Counsel spent 42.75 hours working on this case and seeks approval of a $42,328.63 fee, which is 25% of the amount awarded to his client in back due benefits. As Counsel notes, this represents an hourly rate of $990.14. The Court believes this amount is unreasonably high, particularly since the Court previously held that $140 an hour was an appropriate rate of pay for work performed in this case under the Equal Access to Justice Act ("EAJA") (Doc. 27).
Counsel argues that he took this case on a contingency fee basis, and, that to determine an appropriate hourly rate for contingency work representing a claimant in a social security case, the Court should divide the hourly rate for non-contingent work by 2.8 to reflect the risk of receiving no payment at all. Counsel observes that once the $990.14 hourly rate is divided by 2.8 to reflect the contingency risk, the hourly base rate is a more reasonable $353.62 per hour.

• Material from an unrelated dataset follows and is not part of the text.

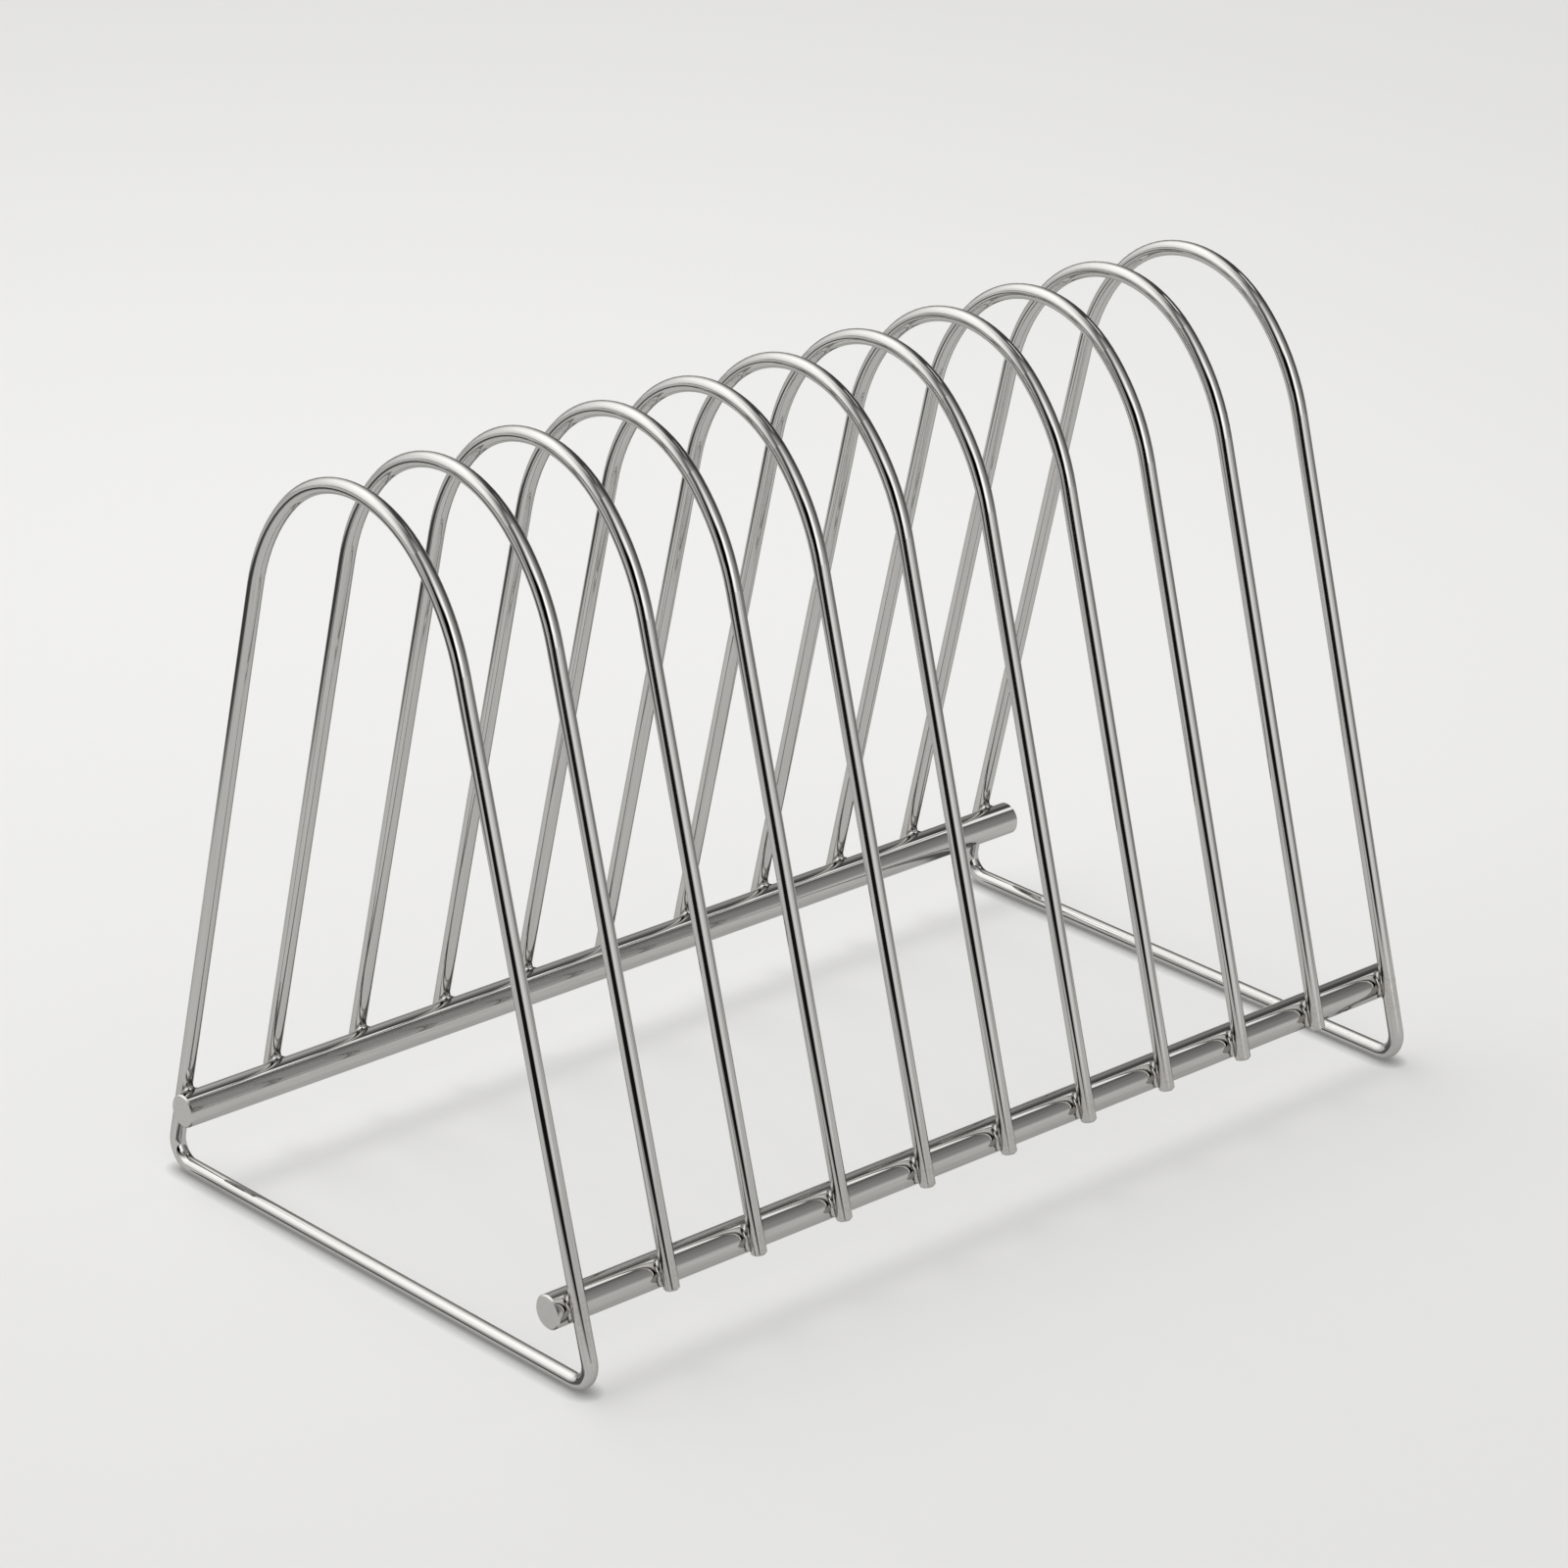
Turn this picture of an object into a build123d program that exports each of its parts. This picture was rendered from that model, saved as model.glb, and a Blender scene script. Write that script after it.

Although the Court believes that this argument is persuasive, it still holds that the amount requested is too high. Applying the relevant Hensley factors to the present case, the Court finds that the questions involved were not unusually novel or difficult; that the customary base fee in such cases is approximately $140 an hour; that this was a contingent fee case and counsel took some financial risk by undertaking the representation; that the amount of money in dispute was considerable and counsel obtained a monetary award for his client; and that awards in similar cases have been considerably less than Counsel requests. Whitehead, 2006 WL 910004, at *2 (holding that a contingency rate of $373.1, which was equivalent to a non-contingency rate of $133.27, was reasonable); Davis v. Apfel, No. C00-0162, 2001 WL 34148162, at *2 (N.D. Iowa Dec. 12, 2001) (holding $200 a reasonable hourly rate). Accordingly, given the Hensley factors, the Court finds that $140 is an appropriate hourly base rate. Multiplying this amount by 2.8 to reflect the risk of taking this case on a contingency fee basis yields an hourly rate of $392, which the Court finds reasonable.
The 2.8 factor appears to originate in Whitehead v. Barnhart, No. 4:01-cv-0095-FJG, 2006 WL 910004, at *2 (W.D. Mo. April 7, 2006). In that case Plaintiff's counsel argued that based on statistics used in Gisbrecht a plaintiff has about a 36% chance of establishing entitlement to benefits after filing suit, thus an attorney should charge a winning client a contingent fee that is 2.8 times larger than the fee he charges a client paying on a non-contingent basis to offset for the lack of compensation in cases he loses. The Whitehead court agreed that 2.8 was a reasonable factor. This Court also finds that 2.8 is a reasonable factor.
Thus, the Court finds that $16,758 is a reasonable award of attorneys' fees in this case ($392 × 42.75 hours). It is hereby ORDERED that Plaintiff's motion for attorney's fees is GRANTED IN PART. Plaintiff shall be awarded payment of $16,758 in attorney's fees pursuant to 42 U.S.C. § 406(b). It is further ORDERED that Counsel shall refund to his client, Samuel W. Burton, the sum of $6,000 in fees awarded under the EAJA.